Architect: Kavellaris Urban Design
Location: Brunswick, Australia
Status: Completed – 2008
Photographer: Peter Bennetts
The Gold Street House responds to the rear laneway-like character which consists of garage doors, timber back yard fences and at times neglected leftover spaces from the terrace houses that front the opposing street. We felt that these homes (like many terrace typologies) abandoned the rear of their Terraces fronting Gold Street and in doing so over the years cultivated a language of gable/hipped roof building forms and utilitarian lean-to structures constructed of lightweight material such as compressed sheet; a very low tech economically driven decision.

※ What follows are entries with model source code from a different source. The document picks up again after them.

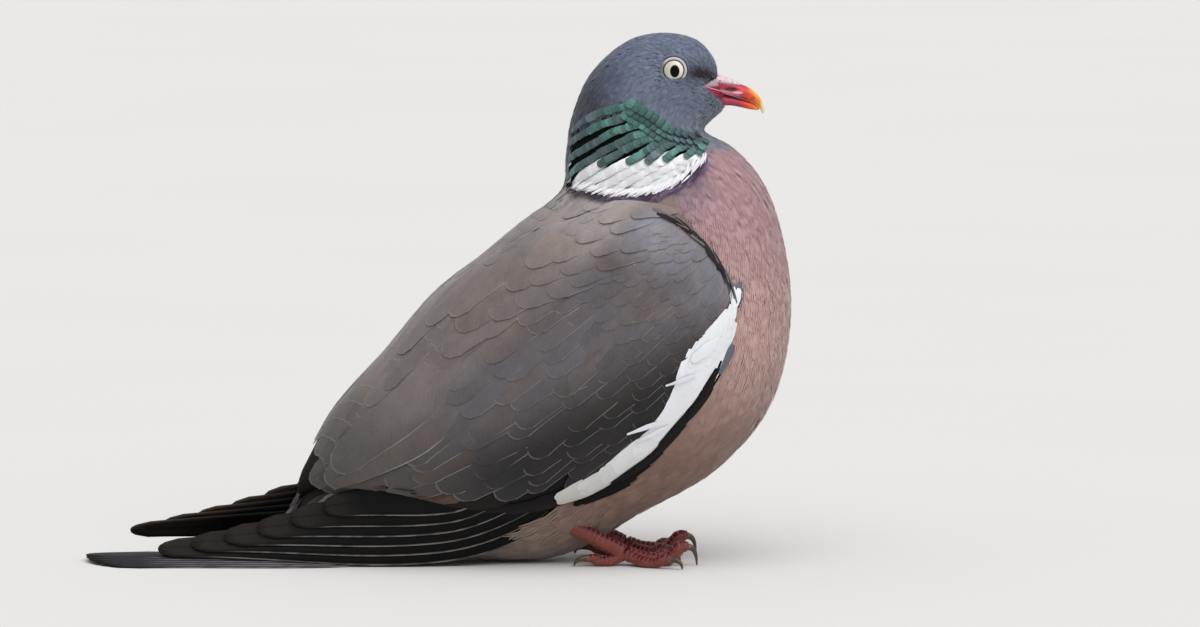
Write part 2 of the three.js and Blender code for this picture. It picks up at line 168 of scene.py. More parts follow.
def along_path(path: Sequence[Sequence[float]], share: Points) -> Points:
    """Points at some shares of a path's length, the path being straight from point to point."""
    given = np.array(path, float)
    stops = gone(given)
    return read_rows(np.asarray(share, float) * stops[-1], stops, given)


def heading_of(way: Sequence[float]) -> float:
    """The heading of a way in the side view, in degrees from +X by +Z."""
    return math.degrees(math.atan2(way[1], way[0])) % 360


class Stance:
    """Where the bird's own millimetres lie in the frame."""

    EYE_X = 22.7

    def __init__(self) -> None:
        """Finds the frame's x of the point between the feet from the eye's place."""
        low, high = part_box("eye_right")
        self.shift = (low.x + high.x) / 2 / MM - self.EYE_X

    def metres(self, points: Points) -> Points:
        """The same points in the frame's metres."""
        return (np.asarray(points, float) + (self.shift, 0, 0)) * MM

    def millimetres(self, points: Points) -> Points:
        """Points of the frame in the bird's own millimetres."""
        return np.asarray(points, float) / MM - (self.shift, 0, 0)

    def place(self, x: float, y: float, z: float) -> tuple[float, float, float]:
        """One point in the frame's metres."""
        return tuple(float(v) for v in self.metres((x, y, z)))


STANCE = Stance()


# ---------------------------------------------------------------- the body's surface


class SmoothCurve:
    """A centripetal Catmull-Rom curve through a few points, read at many places at once."""

    def __init__(self, points: Sequence[Sequence[float]]) -> None:
        """Works out the four cubic terms of each stretch.

        Args:
            points: the points that the curve passes through.
        """
        given = np.array(points, float)
        first, last = 2 * given[0] - given[1], 2 * given[-1] - given[-2]
        padded = np.vstack([first, given, last])
        self.stretches = len(given) - 1
        terms = []
        for i in range(self.stretches):
            p0, p1, p2, p3 = padded[i : i + 4]
            gaps = [max(np.linalg.norm(b - a), 1e-4) ** 0.5 for a, b in ((p0, p1), (p1, p2), (p2, p3))]
            d0, d1, d2 = gaps
            start = ((p1 - p0) / d0 - (p2 - p0) / (d0 + d1) + (p2 - p1) / d1) * d1
            end = ((p2 - p1) / d1 - (p3 - p1) / (d1 + d2) + (p3 - p2) / d2) * d1
            terms.append((p1, start, 3 * (p2 - p1) - 2 * start - end, 2 * (p1 - p2) + start + end))
        self.terms = np.array(terms)

    def __call__(self, at: Points) -> Points:
        """The curve's points.

        Args:
            at: places counted in given points from the first.

        Returns:
            One point for each place, along a new last axis.
        """
        at = np.clip(np.asarray(at, float), 0, self.stretches)
        which = np.minimum(at.astype(int), self.stretches - 1)
        t = (at - which)[..., None]
        a, b, c, d = (self.terms[which, k] for k in range(4))
        return a + t * (b + t * (c + t * d))


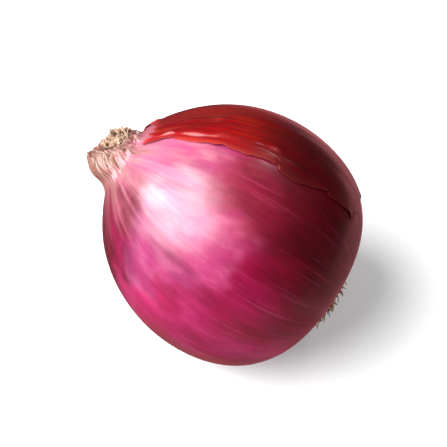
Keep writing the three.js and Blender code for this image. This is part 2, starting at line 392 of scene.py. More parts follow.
def spun_bulb():
    piece = draw_outline()
    piece.name = "bulb_surface"
    neck_end = len(piece.data.vertices) - 1
    carry_on(piece, 0, [Vector((r, 0, z)) * MM for r, z in INTO_ROOT_HOLLOW])
    carry_on(piece, neck_end, [
        Vector((NECK_END_RADIUS - share * NECK_WALL, 0, NECK_END_AT + z * MM))
        for share, z in INTO_MOUTH
    ])
    return in_edit_mode(piece, spin_round, merge_points, face_outwards)


bulb = spun_bulb()
report(bulb)

# %% [markdown]
# Each point is moved to the grown shape, then pushed out along its normal by the relief. The
# dried end of the neck is worn round at its outer rim, flares a little on its long side, and
# each of its layers is ragged in a way of its own. Last the whole is laid down, and what would
# be below the surface is the small flat spot that it rests on.

# %% Grow, crumple and lay down the bulb
# Worn round: by how much, and from how far below the end.
RIM_ROUNDING, RIM_ROUND_FROM = 0.4 * MM, 1.0 * MM
# The flare: how wide, at which height, and how far up and down it reaches.
COLLAR, COLLAR_AT, COLLAR_REACH = 0.6 * MM, 34.4 * MM, 1.4 * MM
# Ragged: heights off the middle of the rim, and distances off the mouth's wall, for none and all.
RIM_MIDDLE, RAGGED_HEIGHTS, RAGGED_RADII = 0.1 * MM, (1.2 * MM, 0.2 * MM), (0.3 * MM, 0.1 * MM)
SCALES_IN_WALL = 2.5
# Round the root plate the skin is smooth: distances off the axis with no and with full relief.
RELIEF_FROM, RELIEF_FULL = 4.6 * MM, 6.5 * MM
RELIEF_IN_MOUTH = 0.3


def ragged(angle, seed):
    """The uneven height of a dried edge, in metres: broken all round, higher on the low side."""
    coarse = ripple(1.6 * math.cos(angle), 1.6 * math.sin(angle), seed)
    fine = ripple(6 * math.cos(angle), 6 * math.sin(angle), seed + 7)
    tongue = smooth(0.3, -1, math.cos(angle - MOUTH_SHIFT_TO))
    return MM * (0.5 * coarse + 0.4 * fine + 0.2 * tongue)


def lay_down(piece):
    piece.data.transform(TO_WORLD)
    for vertex in piece.data.vertices:
        vertex.co.z = max(vertex.co.z, 0.0)
    piece.data.update()


def neck_step(radius, angle, height):
    """The step out to the flare of the neck, and back in where the rim is worn round."""
    outside = smooth(MOUTH_RADIUS, NECK_END_RADIUS, radius)
    worn = outside * smooth(NECK_END_AT - RIM_ROUND_FROM, NECK_END_AT, height)
    collar = outside * math.exp(-((height - COLLAR_AT) / COLLAR_REACH) ** 2)
    collar *= smooth(0.6, -0.6, math.cos(angle - NECK_SLANT_TO))
    return step_to(COLLAR * collar - RIM_ROUNDING * worn ** 2, angle)


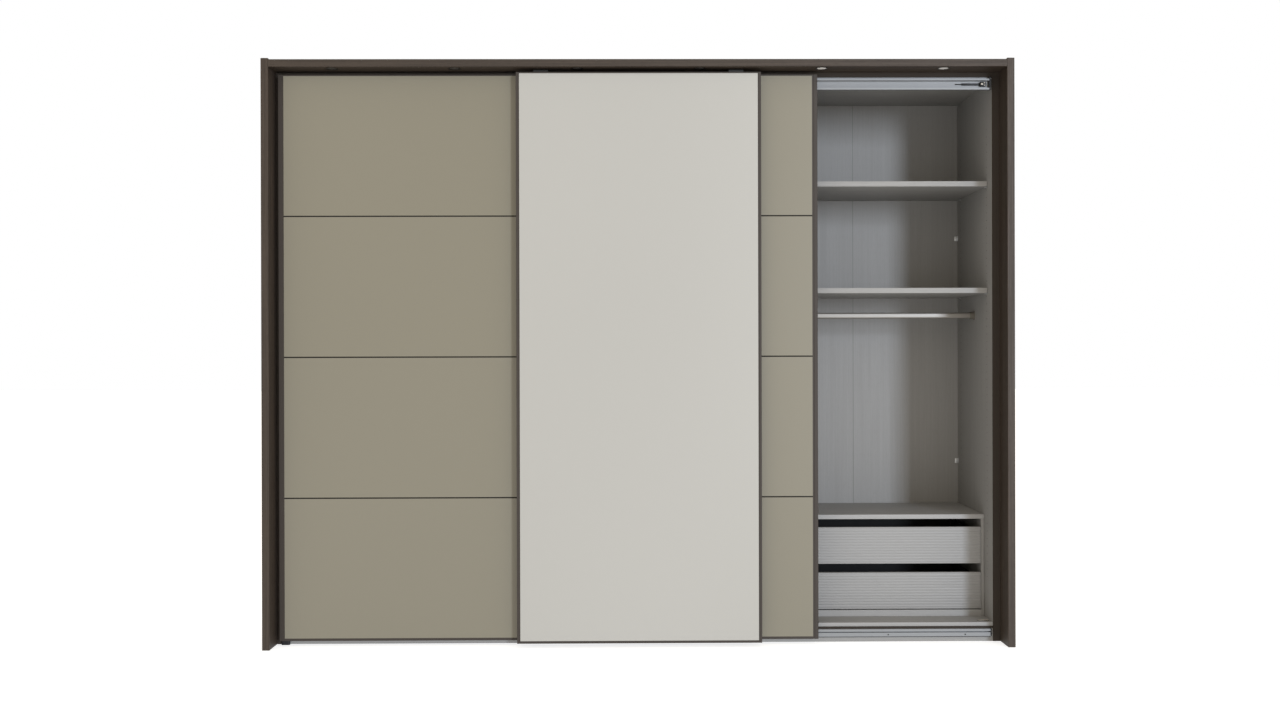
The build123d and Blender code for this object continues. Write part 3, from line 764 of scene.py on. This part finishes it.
seal = {"setback": 0.6, "deep": 5.0, "tall": 2.8, "edge": 0.3}
railScrews = {"pitch": 320.0, "first": 105.0, "height": 32.5, "radius": 3.0, "rise": 0.8}
bracketScrew = {"out": 4.0, "radius": 2.4, "rise": 0.8}
plates = {
    "hangers": {"reach": 20.0, "rows": (15.0, 45.0), "fromTop": False, "radius": 3.4},
    "guides": {"reach": 16.0, "rows": (11.0,), "fromTop": True, "radius": 3.0},
}
plate = {"least": 20.0, "sheet": 2.5, "screwRise": 1.0}


def railSeal():
    # dark seal under the front edge of the guide rail
    low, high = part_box("bottom_rail")
    shape = bmesh.new()
    front, back = low.y + seal["setback"] * mm, low.y + (seal["setback"] + seal["deep"]) * mm
    addBlock(shape, (low.x, front, low.z - seal["tall"] * mm), (high.x, back, low.z),
             seal["edge"] * mm)
    addPiece("bottom_rail_seal", shape, "carcass", "black_plastic")


def screwRows():
    low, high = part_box("bottom_rail")
    pitch = railScrews["pitch"] * mm
    start = high.x - railScrews["first"] * mm
    shape = bmesh.new()
    for i in range(int((high.x - low.x) / pitch)):
        spot = (start - i * pitch, low.y, railScrews["height"] * mm)
        addScrew(shape, spot, (0, -1, 0), railScrews["radius"] * mm, railScrews["rise"] * mm)
    addPiece("bottom_rail_screws", shape, "carcass", "black_steel")


def bracketScrews():
    shape = bmesh.new()
    out = bracketScrew["out"] * mm
    for low, high in solidBoxes("clothes_rail_brackets"):
        wall, inward = wallSide(low, high)
        for z in (low.z + 4 * mm, high.z - 4 * mm):
            spot = (wall + inward * out, (low.y + high.y) / 2, z)
            addScrew(shape, spot, (inward, 0, 0), bracketScrew["radius"] * mm, bracketScrew["rise"] * mm)
    addPiece("bracket_screws", shape, "carcass", "zinc_steel")


def plateScrews(door, fitting):
    # screws on the back of the plates that carry a door's wheels or guide it below
    facts = plates[fitting]
    shape = bmesh.new()
    for low, high in solidBoxes(door + "_" + fitting):
        if high.z - low.z < plate["least"] * mm:
            continue
        for shift in (-facts["reach"] * mm, facts["reach"] * mm):
            for row in facts["rows"]:
                z = high.z - row * mm if facts["fromTop"] else low.z + row * mm
                spot = ((low.x + high.x) / 2 + shift, low.y + plate["sheet"] * mm, z)
                addScrew(shape, spot, (0, 1, 0), facts["radius"] * mm, plate["screwRise"] * mm)
    addPiece(door + "_" + fitting + "_screws", shape, door, "zinc_steel")


screwRows()
railSeal()
bracketScrews()
for door in doorNames:
    for fitting in plates:
        plateScrews(door, fitting)
print("stage: screws")


# ---- stage, lights and camera

studio = {
    "background": (1, 1, 1, 1), "roomLight": (0.98, 0.90, 0.78, 1),
    "floorSize": 40.0, "floorShade": 0.5, "floorGlow": 0.75,
    "keyBearing": 25.5, "keyHeight": 6.5, "keyDistance": 28.0, "keyWide": 3.6, "keyTall": 8.0,
    "keyPower": 4350.0, "keyColour": (0.88, 0.975, 1.12), "keyTarget": (0.6, 1.2),
}


def keyLight():
    # one wide, distant window of light, aimed at the open bay; its bearing is from straight ahead
    lamp = bpy.data.lights.new("key", "AREA")
    lamp.shape = "RECTANGLE"
    lamp.size = studio["keyWide"]
    lamp.size_y = studio["keyTall"]
    lamp.energy = studio["keyPower"]
    lamp.color = studio["keyColour"]
    holder = bpy.data.objects.new("key", lamp)
    bpy.context.scene.collection.objects.link(holder)
    across, up = studio["keyTarget"]
    target = Vector((across, cadLow.y, up))
    turn, lift = math.radians(studio["keyBearing"]), math.radians(studio["keyHeight"])
    away = Vector((math.sin(turn) * math.cos(lift), -math.cos(turn) * math.cos(lift), math.sin(lift)))
    holder.location = target + away * studio["keyDistance"]
    holder.rotation_euler = (-away).to_track_quat("-Z", "Y").to_euler()


def makeStage():
    shape = bmesh.new()
    bmesh.ops.create_grid(shape, x_segments=1, y_segments=1, size=studio["floorSize"])
    mesh = bpy.data.meshes.new("floor")
    shape.to_mesh(mesh)
    shape.free()
    floor = bpy.data.objects.new("floor", mesh)
    bpy.context.scene.collection.objects.link(floor)
    graph = Graph("paleFloor")
    bright = studio["floorShade"]
    cloud = graph.noise((3, 3, 3), detail=2)
    tone = graph.mix(cloud, shade(bright, bright, bright, 0.99), shade(bright, bright, bright))
    mesh.materials.append(graph.finish(
        Base_Color=tone, Roughness=0.9, Emission_Color=(1, 1, 1, 1),
        Emission_Strength=studio["floorGlow"],
    ))

    # the backdrop is white to the camera and warmer to everything else
    world = bpy.data.worlds.new("studio")
    world.use_nodes = True
    nodes, links = world.node_tree.nodes, world.node_tree.links
    rays = nodes.new("ShaderNodeLightPath")
    choice = nodes.new("ShaderNodeMix")
    choice.data_type = "RGBA"
    choice.inputs[6].default_value = studio["roomLight"]
    choice.inputs[7].default_value = studio["background"]
    links.new(rays.outputs["Is Camera Ray"], choice.inputs["Factor"])
    links.new(choice.outputs[2], nodes["Background"].inputs["Color"])
    bpy.context.scene.world = world


view = {
    "across": -0.021, "back": 5.124, "up": 1.186,
    "yaw": 0.00844, "pitch": -0.00113, "roll": -0.00247,
    "lens": 35.51, "shiftX": -0.0036, "shiftY": -0.0013,
}


def makeCamera():
    data = bpy.data.cameras.new("camera")
    data.lens = view["lens"]
    data.sensor_width = 36
    data.shift_x = view["shiftX"]
    data.shift_y = view["shiftY"]
    camera = bpy.data.objects.new("camera", data)
    bpy.context.scene.collection.objects.link(camera)
    turned = Matrix.Rotation(-view["yaw"], 4, "Z")
    turned = turned @ Matrix.Rotation(math.pi / 2 + view["pitch"], 4, "X")
    turned = turned @ Matrix.Rotation(view["roll"], 4, "Z")
    place = Vector((view["across"], cadLow.y - view["back"], view["up"]))
    camera.matrix_world = Matrix.Translation(place) @ turned
    bpy.context.scene.camera = camera


makeStage()
keyLight()
makeCamera()
bpy.context.scene.view_settings.view_transform = "Standard"
print("stage: floor, lights and camera")
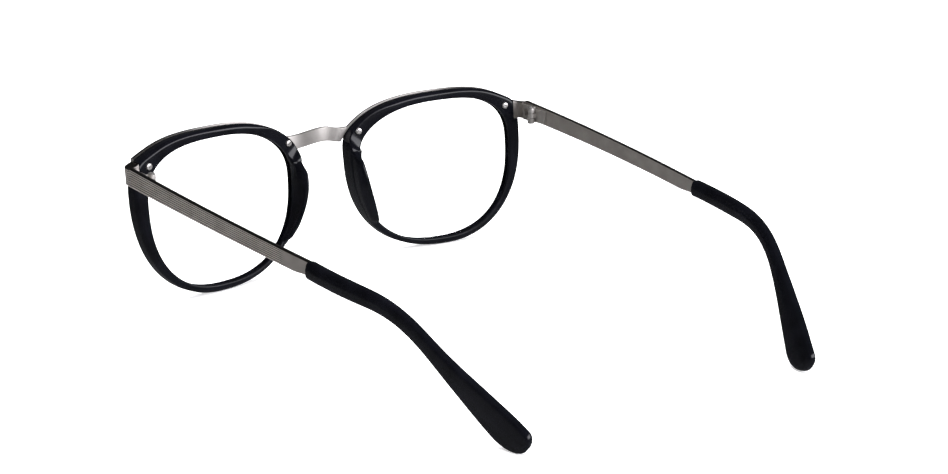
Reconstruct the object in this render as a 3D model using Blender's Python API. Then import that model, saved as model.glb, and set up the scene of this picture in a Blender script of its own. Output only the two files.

Our response was to celebrate and reinterpret our context rather than to pretend that it was not there (the elephant we cannot see in the corner so to speak). The strategy was to insert a galvanized steel portal frame that encompasses the entire perimeter of the structure. The structural element is diagrammatically and symbolically translated as the ‘symbol’ of a ‘house’ as opposed to a simple ambiguous and anonymous outbuilding.
The materiality of the house incorporates and engages with the architectural language surrounding the contextual vernacular of black metal wall and roof cladding, painted compressed sheeting, and timber paneling. By critically arranging these materials and their application, the house proudly and boldly addresses the street in its bright red and purple colors.
The plan inverts the traditional terrace program with the active living zones on the first floor opening onto a north-facing balcony and incorporates passive sustainable design such as northern oriented glass bi-fold doors and louvers for cross ventilation as the primary means of cooling, solar hot water and 5-star rated sanitary fixtures.